When you brew by weight, you remove the guesswork. Start here:
Coffee dose: 20 g (for one large mug)
Water: 320–340 g (1:16 to 1:17)
Grind: adjust by brewer (fine for espresso/AeroPress, medium for pour-over, medium-coarse for drip, coarse for French press)
Time: pour-over total 2:45–3:15, drip per machine, French press 4:00, espresso 25–35s for ~1:2 ratio
Dark roast tip: because beans are less dense, consider bumping the dose +1–2 g or tightening your grind slightly to keep body and sweetness.
Light roast tip: slightly hotter water (up to ~96 °C / 205 °F) and a touch finer grind help unlock sweetness without sourness.
Roast Level | Typical Weight Loss | Why It Happens | Flavor Vibes | Brew Notes |
---|---|---|---|---|
Light | 12–14% | Moisture + early aromatics vent | Bright, fruity, floral | Slightly hotter water, finer grind |
Medium | 14–16% | More water + volatiles leave | Balanced, sweet, round | Great daily driver ratios (1:16–1:17) |
Dark | 17–22% | Extended time, more cracking, more venting | Bold, chocolatey, smoky | Dose +1–2 g or grind a touch finer |
Key idea: More roast = more weight loss = lower bean density. Always let your scale lead, not your scoop.

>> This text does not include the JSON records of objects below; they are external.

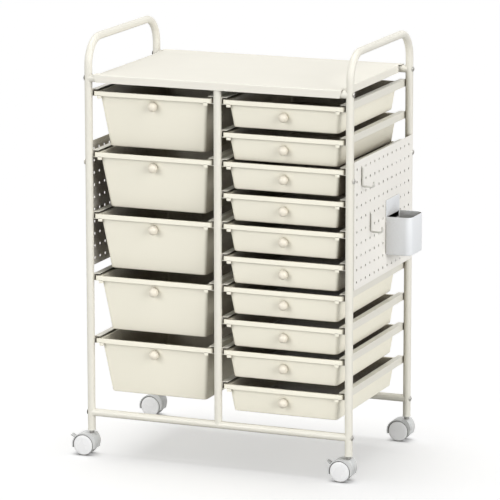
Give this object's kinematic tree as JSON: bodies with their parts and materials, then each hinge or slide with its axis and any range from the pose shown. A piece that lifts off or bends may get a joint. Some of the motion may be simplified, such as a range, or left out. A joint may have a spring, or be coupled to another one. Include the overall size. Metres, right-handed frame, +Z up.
{
  "type": "rolling drawer cart",
  "caption": "Tube-framed rolling storage cart with shallow and deep slide-out drawers, top shelf, perforated side boards, pen bin, hooks and twin-wheel casters.",
  "frame": {"origin": "on the floor, midway between the four posts", "axes": "+Z up, -Y the way the drawers open, +X the side with the pen bin"},
  "size_m": [0.675, 0.379, 0.874],
  "materials": {
    "frame_paint": "satin ivory powder coat",
    "shelf_paint": "satin ivory powder coat",
    "runner_paint": "satin ivory powder coat",
    "board_paint": "satin ivory powder coat",
    "drawer_plastic": "fine matt cream polypropylene",
    "knob_plastic": "semi-gloss cream",
    "bin_plastic": "semi-gloss pale grey white",
    "hook_wire": "grey white coated wire",
    "screw_steel": "dark grey plated",
    "stem_steel": "dark oiled steel",
    "plug_plastic": "pale grey",
    "caster_plastic": "semi-gloss pale grey nylon",
    "wheel_plastic": "pale grey cover on a dark tread"
  },
  "bodies": {
    "frame": {"side_frame_left": "frame_paint", "side_frame_right": "frame_paint", "middle_post_front": "frame_paint", "middle_post_rear": "frame_paint", "top_bars": "frame_paint", "bottom_bars": "frame_paint", "top_shelf": "shelf_paint", "post_end_plugs": "plug_plastic", "caster_stems": "stem_steel", "frame_screws": "screw_steel", "left_runners": "runner_paint", "right_runners": "runner_paint", "pegboard_left": "board_paint", "pegboard_right": "board_paint", "pen_bin": "bin_plastic", "pegboard_hooks": "hook_wire"},
    "deep_drawer_1": {"deep_drawer_1": "drawer_plastic", "deep_knob_1": "knob_plastic"},
    "deep_drawer_2": {"deep_drawer_2": "drawer_plastic", "deep_knob_2": "knob_plastic"},
    "deep_drawer_3": {"deep_drawer_3": "drawer_plastic", "deep_knob_3": "knob_plastic"},
    "deep_drawer_4": {"deep_drawer_4": "drawer_plastic", "deep_knob_4": "knob_plastic"},
    "deep_drawer_5": {"deep_drawer_5": "drawer_plastic", "deep_knob_5": "knob_plastic"},
    "shallow_drawer_1": {"shallow_drawer_1": "drawer_plastic", "shallow_knob_1": "knob_plastic"},
    "shallow_drawer_2": {"shallow_drawer_2": "drawer_plastic", "shallow_knob_2": "knob_plastic"},
    "shallow_drawer_3": {"shallow_drawer_3": "drawer_plastic", "shallow_knob_3": "knob_plastic"},
    "shallow_drawer_4": {"shallow_drawer_4": "drawer_plastic", "shallow_knob_4": "knob_plastic"},
    "shallow_drawer_5": {"shallow_drawer_5": "drawer_plastic", "shallow_knob_5": "knob_plastic"},
    "shallow_drawer_6": {"shallow_drawer_6": "drawer_plastic", "shallow_knob_6": "knob_plastic"},
    "shallow_drawer_7": {"shallow_drawer_7": "drawer_plastic", "shallow_knob_7": "knob_plastic"},
    "shallow_drawer_8": {"shallow_drawer_8": "drawer_plastic", "shallow_knob_8": "knob_plastic"},
    "shallow_drawer_9": {"shallow_drawer_9": "drawer_plastic", "shallow_knob_9": "knob_plastic"},
    "shallow_drawer_10": {"shallow_drawer_10": "drawer_plastic", "shallow_knob_10": "knob_plastic"},
    "caster_front_left": {"caster_housing_front_left": "caster_plastic"},
    "wheel_front_left_outer": {"wheel_front_left_outer": "wheel_plastic"},
    "wheel_front_left_inner": {"wheel_front_left_inner": "wheel_plastic"},
    "brake_front_left": {"brake_lever_front_left": "caster_plastic"},
    "caster_front_right": {"caster_housing_front_right": "caster_plastic"},
    "wheel_front_right_outer": {"wheel_front_right_outer": "wheel_plastic"},
    "wheel_front_right_inner": {"wheel_front_right_inner": "wheel_plastic"},
    "brake_front_right": {"brake_lever_front_right": "caster_plastic"},
    "caster_rear_left": {"caster_housing_rear_left": "caster_plastic"},
    "wheel_rear_left_outer": {"wheel_rear_left_outer": "wheel_plastic"},
    "wheel_rear_left_inner": {"wheel_rear_left_inner": "wheel_plastic"},
    "caster_rear_right": {"caster_housing_rear_right": "caster_plastic"},
    "wheel_rear_right_outer": {"wheel_rear_right_outer": "wheel_plastic"},
    "wheel_rear_right_inner": {"wheel_rear_right_inner": "wheel_plastic"}
  },
  "joints": [
    {"name": "deep_drawer_1_slide", "type": "slide", "parent": "frame", "child": "deep_drawer_1", "axis": [0, -1, 0], "range_m": [0, 0.26]},
    {"name": "deep_drawer_2_slide", "type": "slide", "parent": "frame", "child": "deep_drawer_2", "axis": [0, -1, 0], "range_m": [0, 0.26]},
    {"name": "deep_drawer_3_slide", "type": "slide", "parent": "frame", "child": "deep_drawer_3", "axis": [0, -1, 0], "range_m": [0, 0.26]},
    {"name": "deep_drawer_4_slide", "type": "slide", "parent": "frame", "child": "deep_drawer_4", "axis": [0, -1, 0], "range_m": [0, 0.26]},
    {"name": "deep_drawer_5_slide", "type": "slide", "parent": "frame", "child": "deep_drawer_5", "axis": [0, -1, 0], "range_m": [0, 0.26]},
    {"name": "shallow_drawer_1_slide", "type": "slide", "parent": "frame", "child": "shallow_drawer_1", "axis": [0, -1, 0], "range_m": [0, 0.26]},
    {"name": "shallow_drawer_2_slide", "type": "slide", "parent": "frame", "child": "shallow_drawer_2", "axis": [0, -1, 0], "range_m": [0, 0.26]},
    {"name": "shallow_drawer_3_slide", "type": "slide", "parent": "frame", "child": "shallow_drawer_3", "axis": [0, -1, 0], "range_m": [0, 0.26]},
    {"name": "shallow_drawer_4_slide", "type": "slide", "parent": "frame", "child": "shallow_drawer_4", "axis": [0, -1, 0], "range_m": [0, 0.26]},
    {"name": "shallow_drawer_5_slide", "type": "slide", "parent": "frame", "child": "shallow_drawer_5", "axis": [0, -1, 0], "range_m": [0, 0.26]},
    {"name": "shallow_drawer_6_slide", "type": "slide", "parent": "frame", "child": "shallow_drawer_6", "axis": [0, -1, 0], "range_m": [0, 0.26]},
    {"name": "shallow_drawer_7_slide", "type": "slide", "parent": "frame", "child": "shallow_drawer_7", "axis": [0, -1, 0], "range_m": [0, 0.26]},
    {"name": "shallow_drawer_8_slide", "type": "slide", "parent": "frame", "child": "shallow_drawer_8", "axis": [0, -1, 0], "range_m": [0, 0.26]},
    {"name": "shallow_drawer_9_slide", "type": "slide", "parent": "frame", "child": "shallow_drawer_9", "axis": [0, -1, 0], "range_m": [0, 0.26]},
    {"name": "shallow_drawer_10_slide", "type": "slide", "parent": "frame", "child": "shallow_drawer_10", "axis": [0, -1, 0], "range_m": [0, 0.26]},
    {"name": "caster_front_left_swivel", "type": "hinge", "parent": "frame", "child": "caster_front_left", "pos_m": [-0.2825, -0.1735, 0.04], "axis": [0, 0, 1], "continuous": true},
    {"name": "wheel_front_left_outer_spin", "type": "hinge", "parent": "caster_front_left", "child": "wheel_front_left_outer", "pos_m": [-0.2965, -0.1735, 0.0215], "axis": [0, 1, 0], "continuous": true},
    {"name": "wheel_front_left_inner_spin", "type": "hinge", "parent": "caster_front_left", "child": "wheel_front_left_inner", "pos_m": [-0.2965, -0.1735, 0.0215], "axis": [0, 1, 0], "continuous": true},
    {"name": "brake_front_left_press", "type": "hinge", "parent": "caster_front_left", "child": "brake_front_left", "pos_m": [-0.31295, -0.1735, 0.031], "axis": [0, -1, 0], "range_deg": [0, 16]},
    {"name": "caster_front_right_swivel", "type": "hinge", "parent": "frame", "child": "caster_front_right", "pos_m": [0.2825, -0.1735, 0.04], "axis": [0, 0, 1], "continuous": true},
    {"name": "wheel_front_right_outer_spin", "type": "hinge", "parent": "caster_front_right", "child": "wheel_front_right_outer", "pos_m": [0.2685, -0.1735, 0.0215], "axis": [0, 1, 0], "continuous": true},
    {"name": "wheel_front_right_inner_spin", "type": "hinge", "parent": "caster_front_right", "child": "wheel_front_right_inner", "pos_m": [0.2685, -0.1735, 0.0215], "axis": [0, 1, 0], "continuous": true},
    {"name": "brake_front_right_press", "type": "hinge", "parent": "caster_front_right", "child": "brake_front_right", "pos_m": [0.25205, -0.1735, 0.031], "axis": [0, -1, 0], "range_deg": [0, 16]},
    {"name": "caster_rear_left_swivel", "type": "hinge", "parent": "frame", "child": "caster_rear_left", "pos_m": [-0.2825, 0.1735, 0.04], "axis": [0, 0, 1], "continuous": true},
    {"name": "wheel_rear_left_outer_spin", "type": "hinge", "parent": "caster_rear_left", "child": "wheel_rear_left_outer", "pos_m": [-0.2965, 0.1735, 0.0215], "axis": [0, 1, 0], "continuous": true},
    {"name": "wheel_rear_left_inner_spin", "type": "hinge", "parent": "caster_rear_left", "child": "wheel_rear_left_inner", "pos_m": [-0.2965, 0.1735, 0.0215], "axis": [0, 1, 0], "continuous": true},
    {"name": "caster_rear_right_swivel", "type": "hinge", "parent": "frame", "child": "caster_rear_right", "pos_m": [0.2825, 0.1735, 0.04], "axis": [0, 0, 1], "continuous": true},
    {"name": "wheel_rear_right_outer_spin", "type": "hinge", "parent": "caster_rear_right", "child": "wheel_rear_right_outer", "pos_m": [0.2685, 0.1735, 0.0215], "axis": [0, 1, 0], "continuous": true},
    {"name": "wheel_rear_right_inner_spin", "type": "hinge", "parent": "caster_rear_right", "child": "wheel_rear_right_inner", "pos_m": [0.2685, 0.1735, 0.0215], "axis": [0, 1, 0], "continuous": true}
  ]
}
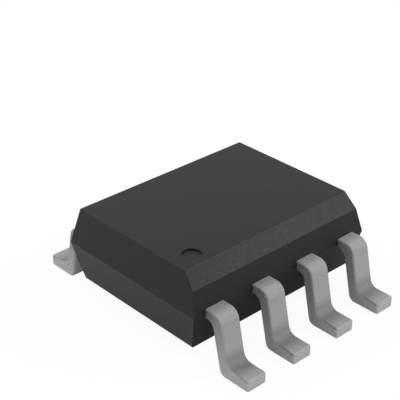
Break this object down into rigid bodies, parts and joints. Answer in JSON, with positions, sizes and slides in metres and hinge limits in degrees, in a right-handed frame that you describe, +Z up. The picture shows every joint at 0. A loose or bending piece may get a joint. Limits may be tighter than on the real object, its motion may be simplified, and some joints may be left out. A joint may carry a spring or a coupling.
{
  "type": "soic chip",
  "caption": "Small-outline chip: drafted black moulded body with a chamfered pin-one edge, gull-wing leads on both long sides, die and wires inside.",
  "frame": {"origin": "centre of the package in plan, on the plane that the undersides of the feet stand on", "axes": "+X along the rows of leads, +Y across the package away from pin one's row, +Z up out of the marked top face"},
  "size_m": [0.005, 0.0062, 0.0021],
  "materials": {
    "moulding_compound": "matte dark grey moulding compound",
    "tin_plating": "matte tin plating on copper",
    "bare_copper": "bare copper alloy sheet",
    "silicon": "polished silicon with a dull sawn edge",
    "adhesive": "cured silver-filled adhesive",
    "gold_wire": "drawn gold wire"
  },
  "bodies": {
    "root": {"mould_body": "moulding_compound", "die_paddle": "bare_copper", "die_adhesive": "adhesive", "silicon_die": "silicon", "lead_1": "tin_plating", "lead_2": "tin_plating", "lead_3": "tin_plating", "lead_4": "tin_plating", "lead_5": "tin_plating", "lead_6": "tin_plating", "lead_7": "tin_plating", "lead_8": "tin_plating", "bond_wire_1": "gold_wire", "bond_wire_2": "gold_wire", "bond_wire_3": "gold_wire", "bond_wire_4": "gold_wire", "bond_wire_5": "gold_wire", "bond_wire_6": "gold_wire", "bond_wire_7": "gold_wire", "bond_wire_8": "gold_wire"}
  },
  "joints": []
}
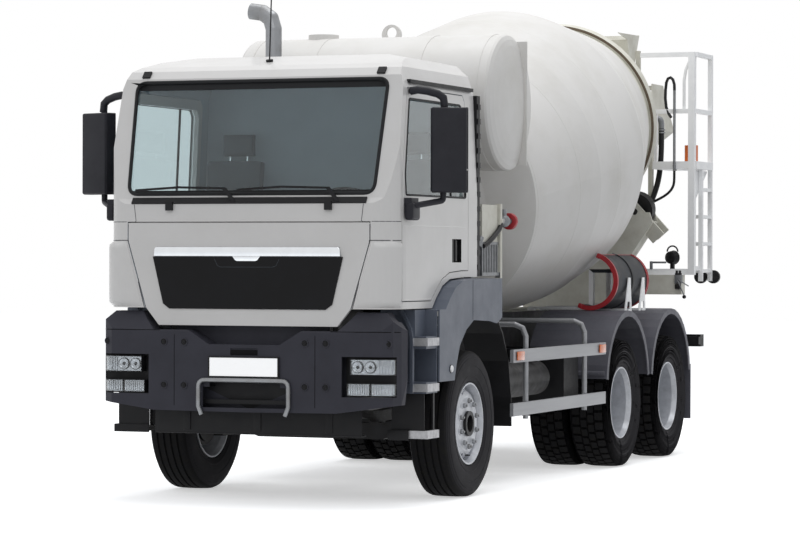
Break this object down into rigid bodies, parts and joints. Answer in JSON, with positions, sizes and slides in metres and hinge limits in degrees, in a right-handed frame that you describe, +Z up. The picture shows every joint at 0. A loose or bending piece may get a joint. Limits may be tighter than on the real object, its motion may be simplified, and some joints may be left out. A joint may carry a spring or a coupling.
{
  "type": "concrete mixer truck",
  "caption": "Forward-control heavy truck with a tilting cab, a rotating concrete drum, water tank, loading hopper, swivelling discharge chute and rear ladder.",
  "frame": {"origin": "on the ground under the middle of the vehicle's outline", "axes": "+X is the vehicle's left, +Y points to its rear, +Z is up"},
  "size_m": [2.9926, 8.7689, 3.889],
  "materials": {
    "chassis_paint": "satin",
    "bumper_plastic": "satin",
    "step_chrome": "polished",
    "lamp_lens": "clear",
    "plate_white": "gloss",
    "engine_iron": "rough",
    "spring_steel": "satin",
    "fender_plastic": "satin",
    "guard_aluminium": "satin",
    "black_plastic": "satin",
    "exhaust_steel": "satin",
    "cooler_metal": "satin",
    "mixer_cream": "gloss",
    "body_white": "gloss",
    "ladder_grey": "gloss",
    "chute_dark": "worn",
    "hose_rubber": "matt",
    "interior_fabric": "matt",
    "window_glass": "clear",
    "grille_black": "gloss",
    "tyre_rubber": "matt",
    "rim_silver": "satin"
  },
  "bodies": {
    "chassis": {"frame": "chassis_paint", "bumper": "bumper_plastic", "bumper_step": "step_chrome", "lamps": "lamp_lens", "number_plate": "plate_white", "driveline": "engine_iron", "axles": "chassis_paint", "leaf_springs": "spring_steel", "cab_mounts": "chassis_paint", "front_fenders": "fender_plastic", "rear_fenders": "bumper_plastic", "side_guards": "guard_aluminium", "battery_box": "black_plastic", "fuel_tank": "guard_aluminium", "air_tanks": "chassis_paint", "exhaust_stack": "exhaust_steel", "water_gear": "cooler_metal", "subframe": "mixer_cream", "drum_drive": "mixer_cream", "water_tank": "body_white", "rear_pedestal": "mixer_cream", "drum_rollers": "spring_steel", "hopper": "mixer_cream", "discharge_funnel": "mixer_cream", "platform": "ladder_grey", "extension_chutes": "chute_dark", "drain_hose": "hose_rubber", "wash_hose": "hose_rubber"},
    "cab": {"cab_shell": "body_white", "cab_interior": "interior_fabric", "windscreen": "window_glass", "cab_trim": "black_plastic", "air_intake": "black_plastic"},
    "front_flap": {"front_flap": "body_white", "grille": "grille_black"},
    "door_left": {"door_left": "body_white", "door_glass_left": "window_glass", "mirrors_left": "black_plastic"},
    "door_right": {"door_right": "body_white", "door_glass_right": "window_glass", "mirrors_right": "black_plastic"},
    "steer_left": {"knuckle_left": "spring_steel"},
    "steer_right": {"knuckle_right": "spring_steel"},
    "drum": {"drum": "body_white"},
    "chute_swing": {"chute_arm": "mixer_cream"},
    "chute": {"chute": "mixer_cream"},
    "wheel_front_left": {"tyre_front_left": "tyre_rubber", "rim_front_left": "rim_silver"},
    "wheel_front_right": {"tyre_front_right": "tyre_rubber", "rim_front_right": "rim_silver"},
    "wheel_middle_left": {"tyres_middle_left": "tyre_rubber", "rims_middle_left": "rim_silver"},
    "wheel_middle_right": {"tyres_middle_right": "tyre_rubber", "rims_middle_right": "rim_silver"},
    "wheel_rear_left": {"tyres_rear_left": "tyre_rubber", "rims_rear_left": "rim_silver"},
    "wheel_rear_right": {"tyres_rear_right": "tyre_rubber", "rims_rear_right": "rim_silver"}
  },
  "joints": [
    {"name": "cab_tilt", "type": "hinge", "parent": "chassis", "child": "cab", "pos_m": [0, -4.255, 1.33], "axis": [1, 0, 0], "range_deg": [0, 60]},
    {"name": "front_flap_lift", "type": "hinge", "parent": "cab", "child": "front_flap", "pos_m": [0, -4.293, 1.986], "axis": [-1, 0, 0], "range_deg": [0, 80]},
    {"name": "door_left_swing", "type": "hinge", "parent": "cab", "child": "door_left", "pos_m": [1.113, -4.145, 2], "axis": [0, 0, -1], "range_deg": [0, 75]},
    {"name": "door_right_swing", "type": "hinge", "parent": "cab", "child": "door_right", "pos_m": [-1.113, -4.145, 2], "axis": [0, 0, 1], "range_deg": [0, 75]},
    {"name": "steer_left", "type": "hinge", "parent": "chassis", "child": "steer_left", "pos_m": [0.85, -2.91, 0.536], "axis": [0, 0, 1], "range_deg": [-38, 38]},
    {"name": "steer_right", "type": "hinge", "parent": "chassis", "child": "steer_right", "pos_m": [-0.85, -2.91, 0.536], "axis": [0, 0, 1], "range_deg": [-38, 38]},
    {"name": "drum_spin", "type": "hinge", "parent": "chassis", "child": "drum", "pos_m": [0, -1.13, 2.153], "axis": [0, 0.9774, 0.2113], "continuous": true},
    {"name": "chute_swivel", "type": "hinge", "parent": "chassis", "child": "chute_swing", "pos_m": [0, 3.73, 1.3], "axis": [0, 0, 1], "range_deg": [-90, 90]},
    {"name": "chute_tilt", "type": "hinge", "parent": "chute_swing", "child": "chute", "pos_m": [0, 3.73, 2.06], "axis": [1, 0, 0], "range_deg": [-5, 35]},
    {"name": "wheel_front_left_spin", "type": "hinge", "parent": "steer_left", "child": "wheel_front_left", "pos_m": [1.03, -2.91, 0.536], "axis": [1, 0, 0], "continuous": true},
    {"name": "wheel_front_right_spin", "type": "hinge", "parent": "steer_right", "child": "wheel_front_right", "pos_m": [-1.03, -2.91, 0.536], "axis": [1, 0, 0], "continuous": true},
    {"name": "wheel_middle_left_spin", "type": "hinge", "parent": "chassis", "child": "wheel_middle_left", "pos_m": [0.91, 0.69, 0.536], "axis": [1, 0, 0], "continuous": true},
    {"name": "wheel_middle_right_spin", "type": "hinge", "parent": "chassis", "child": "wheel_middle_right", "pos_m": [-0.91, 0.69, 0.536], "axis": [1, 0, 0], "continuous": true},
    {"name": "wheel_rear_left_spin", "type": "hinge", "parent": "chassis", "child": "wheel_rear_left", "pos_m": [0.91, 2.09, 0.536], "axis": [1, 0, 0], "continuous": true},
    {"name": "wheel_rear_right_spin", "type": "hinge", "parent": "chassis", "child": "wheel_rear_right", "pos_m": [-0.91, 2.09, 0.536], "axis": [1, 0, 0], "continuous": true}
  ],
  "couplings": [
    {"joint": "steer_right", "follows": "steer_left", "ratio": 1}
  ]
}
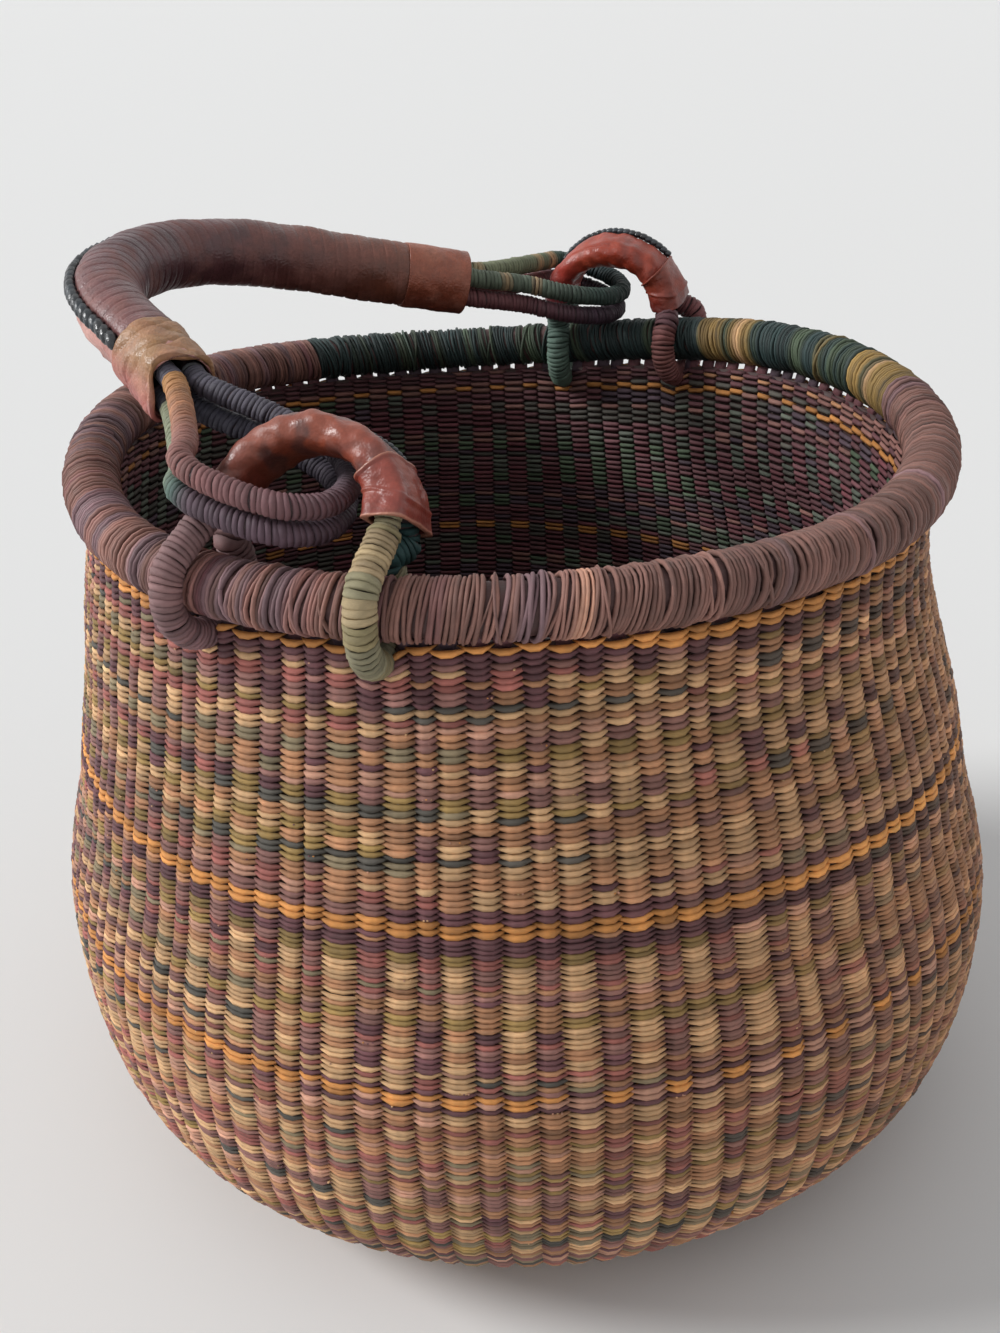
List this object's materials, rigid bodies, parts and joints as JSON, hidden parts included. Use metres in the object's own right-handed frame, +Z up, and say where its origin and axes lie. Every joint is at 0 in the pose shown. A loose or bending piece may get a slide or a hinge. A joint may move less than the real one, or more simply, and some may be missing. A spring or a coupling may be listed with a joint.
{
  "type": "bolga basket",
  "caption": "Round woven grass market basket with a wide belly, a thick wrapped rim, rope ears and a leather-covered bail handle that swings over to rest on one side.",
  "frame": {"origin": "middle of the flat woven floor's underside, on the plane that the basket stands on", "axes": "+Z up out of the mouth, +Y from the near ear to the far ear along the handle's hinge line, -X the side on which the handle rests"},
  "size_m": [0.4646, 0.4482, 0.4182],
  "materials": {
    "straw_natural": "twined grass, olive straw and mauve, matt with a slight sheen",
    "straw_orange": "grass dyed orange",
    "straw_mauve": "grass dyed mauve brown, wound",
    "straw_pale": "undyed pale straw, wound",
    "straw_green": "grass dyed dark green, wound",
    "pith": "bundled stems inside the rim",
    "rope_near_ear": "twisted grass rope, pale sage, dark teal and mauve",
    "rope_far_ear": "twisted grass rope, green teal and dusty rose",
    "rope_rose": "twisted grass rope, rose and tan",
    "rope_purple": "twisted grass rope, grey purple",
    "leather_brown": "soft goat leather, worn, dark brown red",
    "leather_pink": "soft leather, wrinkled, pinkish",
    "leather_red": "soft leather, mottled orange red",
    "leather_dark_red": "soft leather, dark red, folded band",
    "leather_tan": "soft leather, tan brown, wrinkled",
    "leather_black": "black leather cord, slightly shiny"
  },
  "bodies": {
    "basket": {"base_floor": "straw_natural", "wall_foot": "straw_natural", "band_low": "straw_orange", "wall_belly": "straw_natural", "band_middle": "straw_orange", "wall_shoulder": "straw_natural", "band_top": "straw_orange", "rim_core": "pith", "rim_wrap_mauve_left": "straw_mauve", "rim_wrap_pale_front": "straw_pale", "rim_wrap_mauve_right": "straw_mauve", "rim_wrap_pale_right": "straw_pale", "rim_wrap_green_right": "straw_green", "rim_wrap_pale_far": "straw_pale", "rim_wrap_green_far": "straw_green", "ear_near_rope": "rope_near_ear", "ear_near_sleeve": "leather_red", "ear_near_collar": "leather_dark_red", "ear_near_edging": "leather_black", "ear_far_rope": "rope_far_ear", "ear_far_sleeve": "leather_red", "ear_far_collar": "leather_dark_red", "ear_far_edging": "leather_black"},
    "handle": {"handle_rope_upper": "rope_rose", "handle_rope_lower": "rope_purple", "grip_sleeve": "leather_pink", "grip_wrap": "leather_brown", "grip_collar_near": "leather_tan", "grip_collar_far": "leather_tan", "grip_lacing": "leather_black"}
  },
  "joints": [
    {"name": "handle_swing", "type": "hinge", "parent": "basket", "child": "handle", "pos_m": [0, 0, 0.354], "axis": [0, 1, 0], "range_deg": [0, 148]}
  ]
}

Roast | Best For | Time to Cup | Grind Guide | Density & Dosing | Skill/Cost |
---|---|---|---|---|---|
Light | Pour-over, drip | 3–5 min | Medium–fine | Higher density; stick to usual dose | Easy / $ |
Medium | Any method | 2–5 min | Medium | Moderate density; super forgiving | Easy / $ |
Dark | Espresso, moka, press | 1–5 min | Medium–fine to fine | Lower density; bump dose 1–2 g | Easy / $ |
Roast date vs best-by:
Roast date tells you when flavor started peaking.
Best-by can hide age. If you want the freshest craft coffee online, look for a clear roast date and plan to enjoy beans within 2–6 weeks of that date (stored airtight, cool, dark).
Single-origin vs blends:
Single-origin = distinct flavors from a place (berries, florals, citrus).
Blends = balanced flavors built for consistency (chocolate, nuts, caramel).
Pick the one that matches your mood and your brewer.
Smart buying rule: Don’t chase discounts. Big discounts often mean old inventory. If it’s marked down hard, it’s usually being moved out of a warehouse. Fresh beats “cheap” every time.
Want easy café-style mornings? Consider upgrading to a set-and-forget brewer that still respects your beans. The Fellow Aiden makes a pour-over-like cup with push-button ease—perfect for daily consistency.
Goal: Consistent, café-level cup at home—no guessing.
Pick your ratio
Light: 1:16 (e.g., 20 g coffee → 320 g water)
Medium: 1:16.5 (20 g → 330 g)
Dark: 1:15.5–1:16 (bump dose +1–2 g if body feels thin)
Set your water temp
Light: 95–96 °C / 203–205 °F
Medium: 93–95 °C / 199–203 °F
Dark: 90–94 °C / 194–201 °F
Grind to match the brewer
Pour-over/drip: medium to medium-fine
French press: coarse
Espresso: fine (dial-in to ~25–35s for 1:2 ratio)
Time the total brew
Pour-over: 2:45–3:15 total
Drip: per machine, aim for 4–6 min
French press: 4:00 steep, then plunge
Fix common issues fast
Sour? Finer grind or hotter water.
Bitter? Coarser grind or cooler water.
Thin? +1–2 g dose (especially on dark roasts).
Want a deeper walkthrough on buying beans that fit your brewer and taste? Read Order Coffee Online Like A Pro next.
Q1. Why Coffee Weighs Less After Roasting?
Because moisture and volatile compounds escape as steam and gas, and the bean’s structure expands, reducing density and final mass.
Q2. Does darker roast always mean more weight loss?
Yes. Darker roasts stay in heat longer, so more moisture and aromatics leave, leading to greater weight loss.
Q3. How does weight loss change my at-home brew?
Lower-density (darker) beans can make scoops inaccurate. Weigh your dose and consider +1–2 g for body if needed.
Q4. Do lighter roasts make stronger coffee?
Not automatically. Strength comes from ratio + extraction. Light roasts can taste brighter; dark roasts taste heavier. Your scale sets strength.
Q5. What’s the best way to store my beans?
Airtight, cool, dark. Keep the bag sealed. Avoid the fridge/freezer for daily-use beans.
Q6. How soon after roast should I brew?
For most methods, day 3–14 is the sweet spot. Espresso may prefer days 7–21. Taste and adjust.